You've got all of this page query right here. Let's just take that same thing out, we just copy it real quick, actually I'll cut it and let's jump over here. And let's make ourselves a new function, function find all pages and then let's paste that in. Now, wait a minute. We're not actually trying to find all pages. That's not what we really want to do. What we really want to do is find pages for a subject. Find pages for subject, and we need to provide the subject that we're looking for. We have subject id that was passed in before.
Well, we don't want to use this, we don't want to look for the key inside of an array. Instead, let's actually just pass in subject id, so we're going to expect an integer to come in here. Then we'll need our global connection, just like we had before. Now instead of subject id, this is going to be subject id. We've got our connection. We confirm our page set. And then the very last thing of course is return that page set to us. Okay. Let's save it. Now let's come back over here. I'm just going to copy this. And let's paste it in here.
And we're going to set page set equal to it. And notice, this page set has nothing to do with the value that (INAUDIBLE) here. This is a local variable that only has scope inside the function. This is one that I'm defining in the global scope, so it's fine to reuse it. Now, I can't, though, call it subject id here. I need to actually put in the value for that. And we had that before, that was inside the associative array for the subject. Bring up its id. So there, find pages for this subject with this subject id. And guess what, it returns a page set to me, but then I'm ready to iterate through.

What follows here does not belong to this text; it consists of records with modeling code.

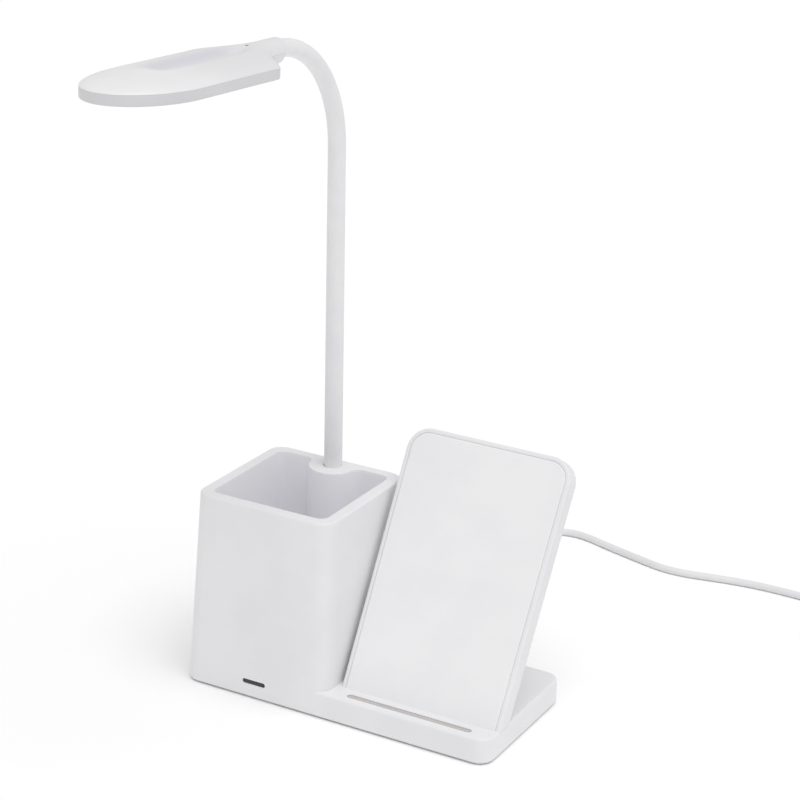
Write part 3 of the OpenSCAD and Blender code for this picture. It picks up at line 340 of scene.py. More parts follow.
WHITE = moulded("white_shell", (0.81, 0.81, 0.823), (0.785, 0.785, 0.8))
# Painted light: the cup's inside is the white plastic coloured paler and faintly violet, so its shaded hollow
# comes out light
CUP_INSIDE_PAINTED_LIGHT = moulded("cup_inside_painted_light", (0.95, 0.943, 0.972), (0.935, 0.928, 0.96), grain=0.5, rough=0.5)
PLATE = moulded("rest_plate", (0.85, 0.85, 0.86), (0.825, 0.825, 0.838), rough=0.36)
HEAD = head_shell_painted_light()
# Painted shade: the skirt is the white plastic coloured darker and faintly violet, for the shade on its
# upright sides
SKIRT = moulded("skirt_painted_shade", (0.65, 0.643, 0.658), (0.63, 0.623, 0.64), rough=0.4)
SILICONE = sleeve_rubber()
CORD_SKIN = moulded("cord_jacket", (0.78, 0.78, 0.79), (0.74, 0.74, 0.755), grain=1.2, depth=0.02, rough=0.45)
STRIP = moulded("grip_strip", (0.58, 0.54, 0.53), (0.5, 0.465, 0.455), grain=0.7, depth=0.03, rough=0.6)
PAD = moulded("anti_slip_pad", (0.45, 0.45, 0.46), (0.38, 0.38, 0.39), grain=1.6, depth=0.12, rough=0.8)
DARK = moulded("smoked_window", (0.035, 0.035, 0.04), (0.025, 0.025, 0.03), grain=2, depth=0.002, rough=0.14)
TOUCH = moulded("touch_lens", (0.3, 0.3, 0.32), (0.26, 0.26, 0.28), grain=1, rough=0.3)
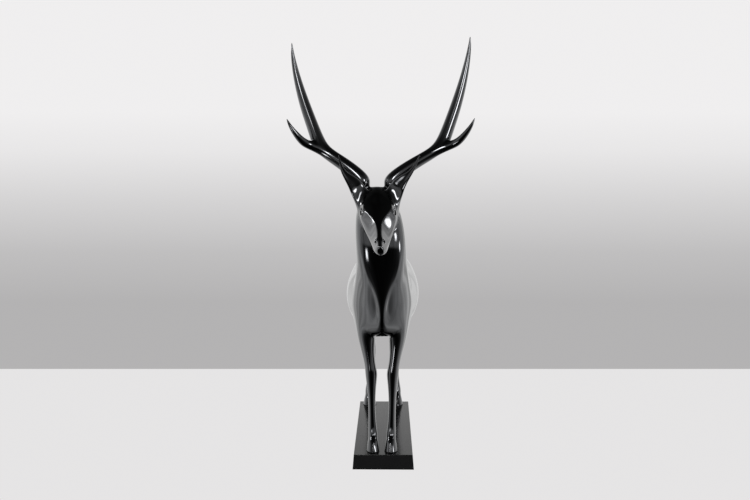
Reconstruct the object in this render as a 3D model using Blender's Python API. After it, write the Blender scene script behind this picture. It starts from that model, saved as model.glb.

See how much slimmer this is now? Look at my page, it's much, much cleaner, it's much clearer what it's doing. I think that's a good refactor. Of course, for a refactor to work, it has to do the same thing, without breaking anything. It has to have the same functionality. So, let's try it, let's see. Let's go back here to manage content, let's reload the page. And sure enough, it does the exact same thing, there's no difference in what it does. And yet, now, I have some reusable functions over here. Whenever I want to find all subjects, I have a function that does that for me. Whenever I want to find the pages that belong to a subject, I have a function that does that for me. That's the basic idea behind refactoring.
We're going to be doing refactoring a lot throughout the rest of this tutorial. So, when you use that term just know that we're going to be changing our code to make it better. To improve it with the goals in mind of simplicity, clarity, maintainability, efficiency and flexibility.